EXERCISE INSTRUCTIONS: Locate the string "materials" throughout the material and copy every line in which it occurs.

--- START DATA ---

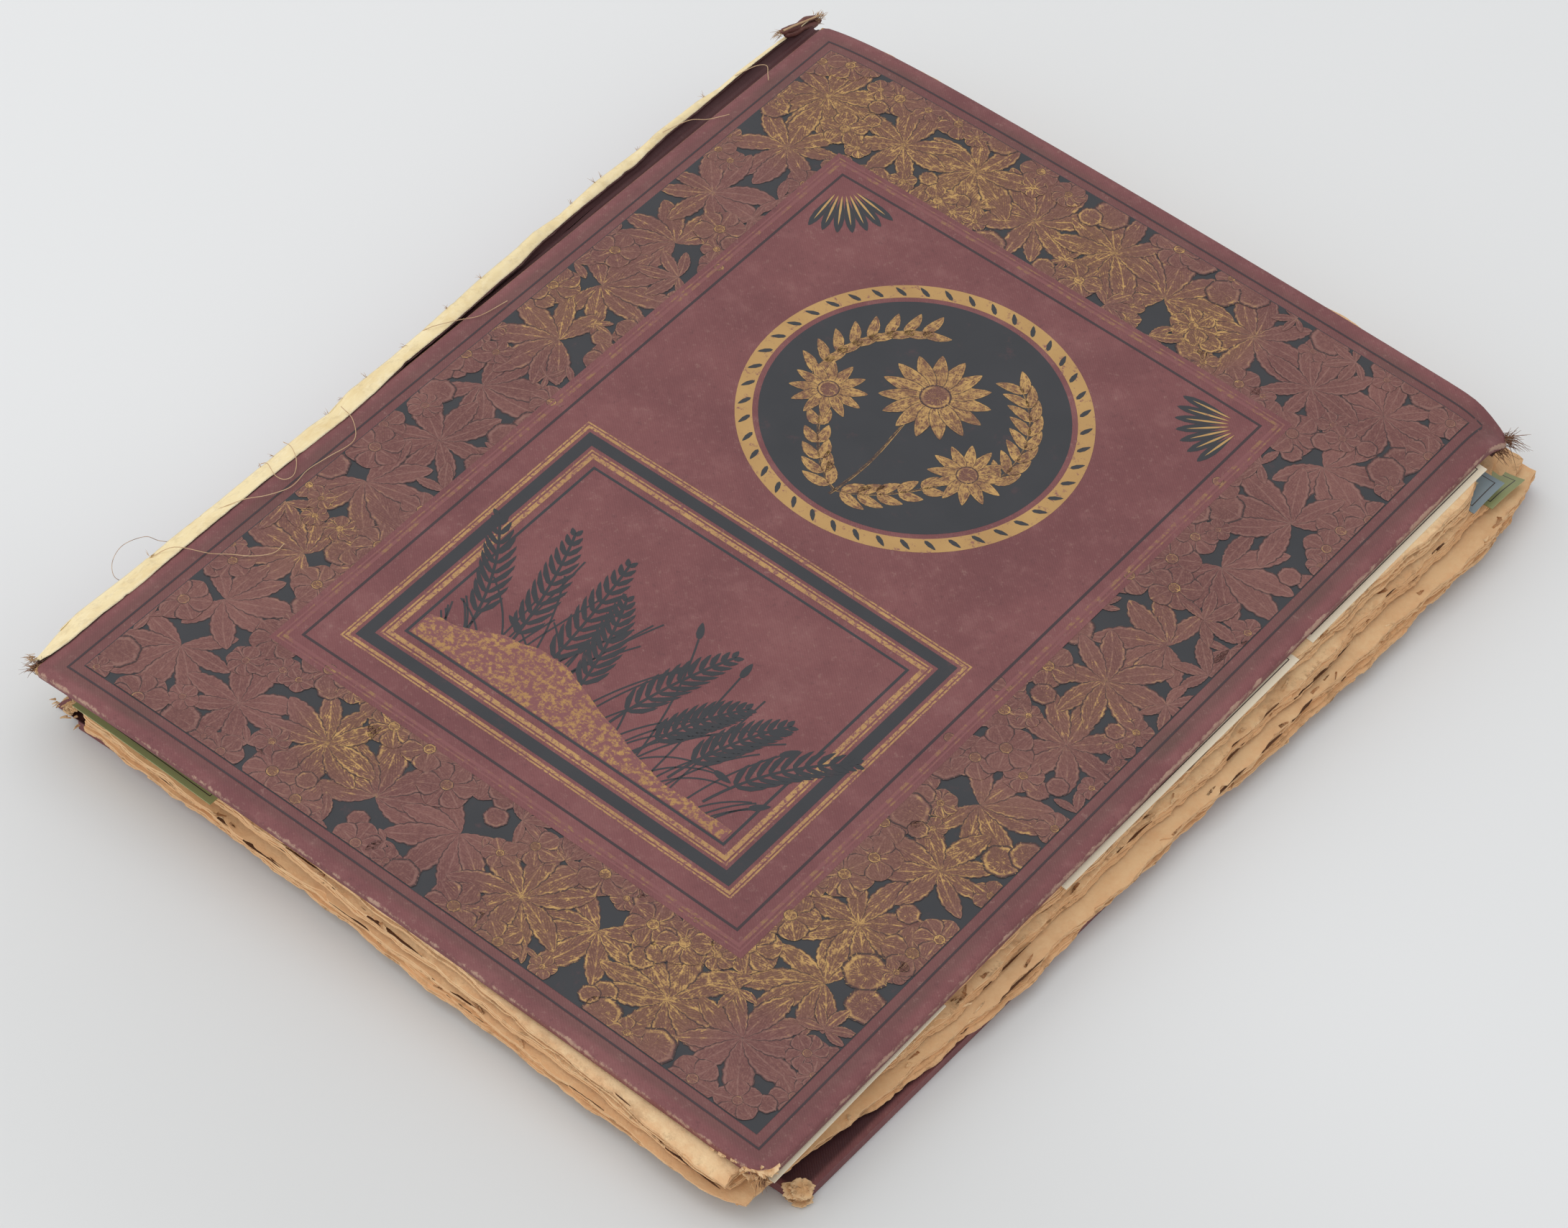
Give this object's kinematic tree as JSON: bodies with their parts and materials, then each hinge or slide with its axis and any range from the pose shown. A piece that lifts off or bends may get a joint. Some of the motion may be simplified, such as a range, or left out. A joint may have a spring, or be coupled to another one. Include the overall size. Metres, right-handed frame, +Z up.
{
  "type": "trade card album",
  "caption": "Worn cloth-bound album lying closed, with a bent front cover, torn leaves holding mounted cards, sewn guards and a loose spine flap.",
  "frame": {"origin": "middle of the back cover's underside, on the surface that the album lies on", "axes": "+X from the spine to the fore edge, +Y from the tail to the head, +Z up through the front cover"},
  "size_m": [0.263, 0.3454, 0.0398],
  "materials": {
    "book_cloth": "faded maroon book cloth stamped in black and gold",
    "board": "grey-brown millboard",
    "dark_paper": "dark red paper",
    "leaf_paper": "aged tan paper with torn edges",
    "card_paper": "off-white card",
    "linen": "raw linen tape, thread and gauze",
    "liner": "cream paper over thin card, torn at the edge"
  },
  "bodies": {
    "back_cover": {"back_board": "board", "back_cloth": "book_cloth", "back_pastedown": "dark_paper", "back_joint_cloth": "book_cloth"},
    "text_block": {"back_endpaper": "dark_paper", "guards": "leaf_paper", "sewing_tapes": "linen", "sewing_threads": "linen", "back_gauze": "linen", "back_lining": "leaf_paper", "front_gauze": "linen"},
    "spine_flap": {"spine_liner": "liner", "spine_cloth": "book_cloth"},
    "front_cover": {"front_board": "board", "front_cloth": "book_cloth", "front_pastedown": "dark_paper", "front_joint_cloth": "book_cloth"},
    "leaf_01": {"leaf_01": "leaf_paper", "cards_01": "card_paper"},
    "leaf_02": {"leaf_02": "leaf_paper", "cards_02": "card_paper"},
    "leaf_03": {"leaf_03": "leaf_paper", "cards_03": "card_paper"},
    "leaf_04": {"leaf_04": "leaf_paper", "cards_04": "card_paper"},
    "leaf_05": {"leaf_05": "leaf_paper", "cards_05": "card_paper"},
    "leaf_06": {"leaf_06": "leaf_paper", "cards_06": "card_paper"},
    "leaf_07": {"leaf_07": "leaf_paper", "cards_07": "card_paper"},
    "leaf_08": {"leaf_08": "leaf_paper", "cards_08": "card_paper"},
    "leaf_09": {"leaf_09": "leaf_paper", "cards_09": "card_paper"},
    "leaf_10": {"leaf_10": "leaf_paper", "cards_10": "card_paper"}
  },
  "joints": [
    {"name": "back_joint", "type": "hinge", "parent": "back_cover", "child": "text_block", "pos_m": [-0.1336, 0, 0.0012], "axis": [0, -1, 0], "range_deg": [0, 110]},
    {"name": "cover_open", "type": "hinge", "parent": "text_block", "child": "front_cover", "pos_m": [-0.1295, -0.165, 0.0263], "axis": [0, -0.9996, -0.0276], "range_deg": [0, 180]},
    {"name": "spine_fold", "type": "hinge", "parent": "text_block", "child": "spine_flap", "pos_m": [-0.1336, 0, 0.0012], "axis": [0, -1, 0], "range_deg": [0, 70]},
    {"name": "leaf_01_turn", "type": "hinge", "parent": "text_block", "child": "leaf_01", "pos_m": [-0.1295, -0.165, 0.0263], "axis": [0, -0.9996, -0.0276], "range_deg": [0, 177.9]},
    {"name": "leaf_02_turn", "type": "hinge", "parent": "text_block", "child": "leaf_02", "pos_m": [-0.1295, -0.165, 0.0263], "axis": [0, -0.9996, -0.0276], "range_deg": [0, 176.1]},
    {"name": "leaf_03_turn", "type": "hinge", "parent": "text_block", "child": "leaf_03", "pos_m": [-0.1295, -0.165, 0.0263], "axis": [0, -0.9996, -0.0276], "range_deg": [0, 174.3]},
    {"name": "leaf_04_turn", "type": "hinge", "parent": "text_block", "child": "leaf_04", "pos_m": [-0.1295, -0.165, 0.0263], "axis": [0, -0.9996, -0.0276], "range_deg": [0, 172.5]},
    {"name": "leaf_05_turn", "type": "hinge", "parent": "text_block", "child": "leaf_05", "pos_m": [-0.1295, -0.165, 0.0263], "axis": [0, -0.9996, -0.0276], "range_deg": [0, 170.7]},
    {"name": "leaf_06_turn", "type": "hinge", "parent": "text_block", "child": "leaf_06", "pos_m": [-0.1295, -0.165, 0.0263], "axis": [0, -0.9996, -0.0276], "range_deg": [0, 18.6]},
    {"name": "leaf_07_turn", "type": "hinge", "parent": "text_block", "child": "leaf_07", "pos_m": [-0.1295, -0.165, 0.0263], "axis": [0, -0.9996, -0.0276], "range_deg": [0, 15]},
    {"name": "leaf_08_turn", "type": "hinge", "parent": "text_block", "child": "leaf_08", "pos_m": [-0.1295, -0.165, 0.0263], "axis": [0, -0.9996, -0.0276], "range_deg": [0, 11.4]},
    {"name": "leaf_09_turn", "type": "hinge", "parent": "text_block", "child": "leaf_09", "pos_m": [-0.1295, -0.165, 0.0263], "axis": [0, -0.9996, -0.0276], "range_deg": [0, 7.8]},
    {"name": "leaf_10_turn", "type": "hinge", "parent": "text_block", "child": "leaf_10", "pos_m": [-0.1295, -0.165, 0.0263], "axis": [0, -0.9996, -0.0276], "range_deg": [0, 4.2]}
  ],
  "couplings": [
    {"joint": "spine_fold", "follows": "cover_open", "ratio": 0.375},
    {"joint": "leaf_01_turn", "follows": "cover_open", "ratio": 0.985},
    {"joint": "leaf_02_turn", "follows": "cover_open", "ratio": 0.975},
    {"joint": "leaf_03_turn", "follows": "cover_open", "ratio": 0.965},
    {"joint": "leaf_04_turn", "follows": "cover_open", "ratio": 0.955},
    {"joint": "leaf_05_turn", "follows": "cover_open", "ratio": 0.945},
    {"joint": "leaf_06_turn", "follows": "cover_open", "ratio": 0.1},
    {"joint": "leaf_07_turn", "follows": "cover_open", "ratio": 0.08},
    {"joint": "leaf_08_turn", "follows": "cover_open", "ratio": 0.06},
    {"joint": "leaf_09_turn", "follows": "cover_open", "ratio": 0.04},
    {"joint": "leaf_10_turn", "follows": "cover_open", "ratio": 0.02}
  ]
}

--- END DATA ---

WORKED ANSWER:
Give this object's kinematic tree as JSON: bodies with their parts and materials, then each hinge or slide with its axis and any range from the pose shown. A piece that lifts off or bends may get a joint. Some of the motion may be simplified, such as a range, or left out. A joint may have a spring, or be coupled to another one. Include the overall size. Metres, right-handed frame, +Z up.
  "materials": {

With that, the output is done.